» AIM OF THE TASK
Copy out all lines that hold "bodies".

» MATERIAL
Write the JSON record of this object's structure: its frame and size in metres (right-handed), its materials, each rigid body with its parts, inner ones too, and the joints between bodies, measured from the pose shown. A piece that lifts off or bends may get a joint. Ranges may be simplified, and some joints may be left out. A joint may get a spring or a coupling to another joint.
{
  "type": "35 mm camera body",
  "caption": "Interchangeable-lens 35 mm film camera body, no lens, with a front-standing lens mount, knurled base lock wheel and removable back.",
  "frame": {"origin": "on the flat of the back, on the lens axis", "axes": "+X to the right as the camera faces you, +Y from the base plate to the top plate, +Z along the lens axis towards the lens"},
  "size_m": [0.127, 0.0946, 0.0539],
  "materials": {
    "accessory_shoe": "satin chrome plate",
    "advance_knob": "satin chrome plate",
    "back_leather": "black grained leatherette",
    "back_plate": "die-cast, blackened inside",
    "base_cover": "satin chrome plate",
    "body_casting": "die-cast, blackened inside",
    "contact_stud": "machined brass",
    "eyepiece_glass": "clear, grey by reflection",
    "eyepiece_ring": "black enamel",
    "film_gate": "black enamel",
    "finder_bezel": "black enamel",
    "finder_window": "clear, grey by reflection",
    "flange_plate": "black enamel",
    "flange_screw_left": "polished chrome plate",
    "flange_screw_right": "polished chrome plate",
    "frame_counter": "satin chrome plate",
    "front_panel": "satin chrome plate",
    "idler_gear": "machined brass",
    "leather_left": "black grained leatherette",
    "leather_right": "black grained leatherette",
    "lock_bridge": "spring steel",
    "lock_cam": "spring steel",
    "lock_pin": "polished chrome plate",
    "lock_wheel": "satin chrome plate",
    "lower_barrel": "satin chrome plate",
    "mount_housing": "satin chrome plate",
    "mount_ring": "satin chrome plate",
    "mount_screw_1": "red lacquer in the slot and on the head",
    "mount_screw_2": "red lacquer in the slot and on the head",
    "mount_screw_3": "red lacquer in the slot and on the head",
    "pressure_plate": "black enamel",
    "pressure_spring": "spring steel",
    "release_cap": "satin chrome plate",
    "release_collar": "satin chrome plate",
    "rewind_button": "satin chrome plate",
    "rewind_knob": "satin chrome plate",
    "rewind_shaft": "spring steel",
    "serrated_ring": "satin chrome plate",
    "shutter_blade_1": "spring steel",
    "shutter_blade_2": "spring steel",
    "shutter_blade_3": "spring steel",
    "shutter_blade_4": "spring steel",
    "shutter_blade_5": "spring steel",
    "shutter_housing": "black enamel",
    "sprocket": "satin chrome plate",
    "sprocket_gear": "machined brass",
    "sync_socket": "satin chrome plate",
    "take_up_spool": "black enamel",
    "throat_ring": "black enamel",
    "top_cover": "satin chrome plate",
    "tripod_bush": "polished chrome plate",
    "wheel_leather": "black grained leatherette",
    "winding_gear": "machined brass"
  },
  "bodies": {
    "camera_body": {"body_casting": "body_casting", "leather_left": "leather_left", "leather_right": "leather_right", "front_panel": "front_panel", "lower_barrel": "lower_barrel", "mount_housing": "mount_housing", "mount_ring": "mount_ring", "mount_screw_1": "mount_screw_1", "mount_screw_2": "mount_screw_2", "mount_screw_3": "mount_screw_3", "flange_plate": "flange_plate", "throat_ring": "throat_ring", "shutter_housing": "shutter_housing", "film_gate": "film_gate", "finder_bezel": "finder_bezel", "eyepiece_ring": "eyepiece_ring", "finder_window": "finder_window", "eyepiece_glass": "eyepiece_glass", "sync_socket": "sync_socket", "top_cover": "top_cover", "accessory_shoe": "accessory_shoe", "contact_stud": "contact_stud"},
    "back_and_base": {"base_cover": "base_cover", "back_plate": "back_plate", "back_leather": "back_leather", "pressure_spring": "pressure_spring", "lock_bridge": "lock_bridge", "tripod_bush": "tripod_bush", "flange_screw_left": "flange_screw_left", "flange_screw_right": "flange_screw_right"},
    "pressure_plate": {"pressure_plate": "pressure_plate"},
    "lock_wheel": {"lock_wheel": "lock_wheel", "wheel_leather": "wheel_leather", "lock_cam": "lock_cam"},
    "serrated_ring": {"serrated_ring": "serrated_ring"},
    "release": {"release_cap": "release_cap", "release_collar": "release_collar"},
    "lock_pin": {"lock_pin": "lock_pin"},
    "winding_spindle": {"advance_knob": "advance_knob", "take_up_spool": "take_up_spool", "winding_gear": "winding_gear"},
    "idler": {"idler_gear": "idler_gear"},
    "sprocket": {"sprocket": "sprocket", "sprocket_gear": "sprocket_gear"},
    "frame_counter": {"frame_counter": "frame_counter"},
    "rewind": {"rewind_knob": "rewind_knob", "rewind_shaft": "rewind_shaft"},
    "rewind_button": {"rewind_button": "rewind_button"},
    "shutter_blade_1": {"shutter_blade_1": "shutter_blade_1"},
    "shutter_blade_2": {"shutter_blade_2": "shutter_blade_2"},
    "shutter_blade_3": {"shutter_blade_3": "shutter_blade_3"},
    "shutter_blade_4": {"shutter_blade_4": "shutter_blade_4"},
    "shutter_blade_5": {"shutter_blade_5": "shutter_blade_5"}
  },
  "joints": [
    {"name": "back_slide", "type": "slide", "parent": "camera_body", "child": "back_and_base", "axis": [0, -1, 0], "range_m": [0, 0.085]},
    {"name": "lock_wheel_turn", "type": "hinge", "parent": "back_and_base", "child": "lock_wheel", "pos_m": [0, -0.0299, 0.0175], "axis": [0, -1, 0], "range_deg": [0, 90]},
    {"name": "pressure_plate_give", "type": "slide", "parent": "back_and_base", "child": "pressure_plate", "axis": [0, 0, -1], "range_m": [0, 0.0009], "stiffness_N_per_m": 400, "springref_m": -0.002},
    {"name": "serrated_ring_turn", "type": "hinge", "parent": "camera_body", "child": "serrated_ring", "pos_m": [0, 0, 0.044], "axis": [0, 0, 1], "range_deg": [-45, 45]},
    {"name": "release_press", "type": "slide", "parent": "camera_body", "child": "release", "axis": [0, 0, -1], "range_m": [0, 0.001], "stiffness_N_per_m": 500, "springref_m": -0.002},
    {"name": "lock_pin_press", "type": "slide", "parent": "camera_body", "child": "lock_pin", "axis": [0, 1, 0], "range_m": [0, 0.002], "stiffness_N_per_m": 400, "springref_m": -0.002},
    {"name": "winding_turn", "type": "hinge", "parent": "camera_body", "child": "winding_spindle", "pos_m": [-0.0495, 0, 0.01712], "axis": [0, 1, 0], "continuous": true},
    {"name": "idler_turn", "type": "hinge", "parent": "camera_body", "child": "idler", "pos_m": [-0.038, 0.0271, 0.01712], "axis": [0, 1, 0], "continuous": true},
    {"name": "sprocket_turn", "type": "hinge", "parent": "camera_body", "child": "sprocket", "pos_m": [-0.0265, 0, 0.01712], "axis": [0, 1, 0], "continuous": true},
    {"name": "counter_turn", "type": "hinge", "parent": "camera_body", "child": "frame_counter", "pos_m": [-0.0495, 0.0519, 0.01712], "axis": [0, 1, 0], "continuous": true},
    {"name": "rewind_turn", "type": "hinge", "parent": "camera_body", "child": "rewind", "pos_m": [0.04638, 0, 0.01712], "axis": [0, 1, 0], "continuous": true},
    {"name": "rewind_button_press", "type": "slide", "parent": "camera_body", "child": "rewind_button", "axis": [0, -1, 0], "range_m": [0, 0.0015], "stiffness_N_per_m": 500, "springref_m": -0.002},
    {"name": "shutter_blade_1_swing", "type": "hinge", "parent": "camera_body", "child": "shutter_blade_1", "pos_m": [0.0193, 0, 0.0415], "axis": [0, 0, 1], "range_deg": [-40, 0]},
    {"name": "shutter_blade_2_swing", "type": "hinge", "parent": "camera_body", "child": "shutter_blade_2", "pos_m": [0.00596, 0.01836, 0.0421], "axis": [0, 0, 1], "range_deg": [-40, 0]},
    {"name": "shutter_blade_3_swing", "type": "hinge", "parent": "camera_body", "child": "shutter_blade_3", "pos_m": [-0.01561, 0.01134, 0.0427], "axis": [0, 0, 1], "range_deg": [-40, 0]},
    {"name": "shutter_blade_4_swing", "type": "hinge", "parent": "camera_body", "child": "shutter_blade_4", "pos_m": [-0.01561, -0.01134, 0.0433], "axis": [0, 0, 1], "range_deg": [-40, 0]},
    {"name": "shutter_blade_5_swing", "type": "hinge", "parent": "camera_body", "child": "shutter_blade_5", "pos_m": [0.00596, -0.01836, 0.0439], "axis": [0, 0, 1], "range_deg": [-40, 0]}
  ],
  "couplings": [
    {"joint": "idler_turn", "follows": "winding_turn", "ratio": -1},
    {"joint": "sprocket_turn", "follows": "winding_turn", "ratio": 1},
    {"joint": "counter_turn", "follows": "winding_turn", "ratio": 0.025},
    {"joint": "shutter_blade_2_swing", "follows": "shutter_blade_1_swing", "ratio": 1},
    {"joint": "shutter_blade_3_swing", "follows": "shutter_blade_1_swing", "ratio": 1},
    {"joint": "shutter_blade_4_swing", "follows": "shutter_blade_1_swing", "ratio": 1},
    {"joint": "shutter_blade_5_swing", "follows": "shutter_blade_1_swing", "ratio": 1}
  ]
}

» WRITTEN ANSWER
Write the JSON record of this object's structure: its frame and size in metres (right-handed), its materials, each rigid body with its parts, inner ones too, and the joints between bodies, measured from the pose shown. A piece that lifts off or bends may get a joint. Ranges may be simplified, and some joints may be left out. A joint may get a spring or a coupling to another joint.
  "bodies": {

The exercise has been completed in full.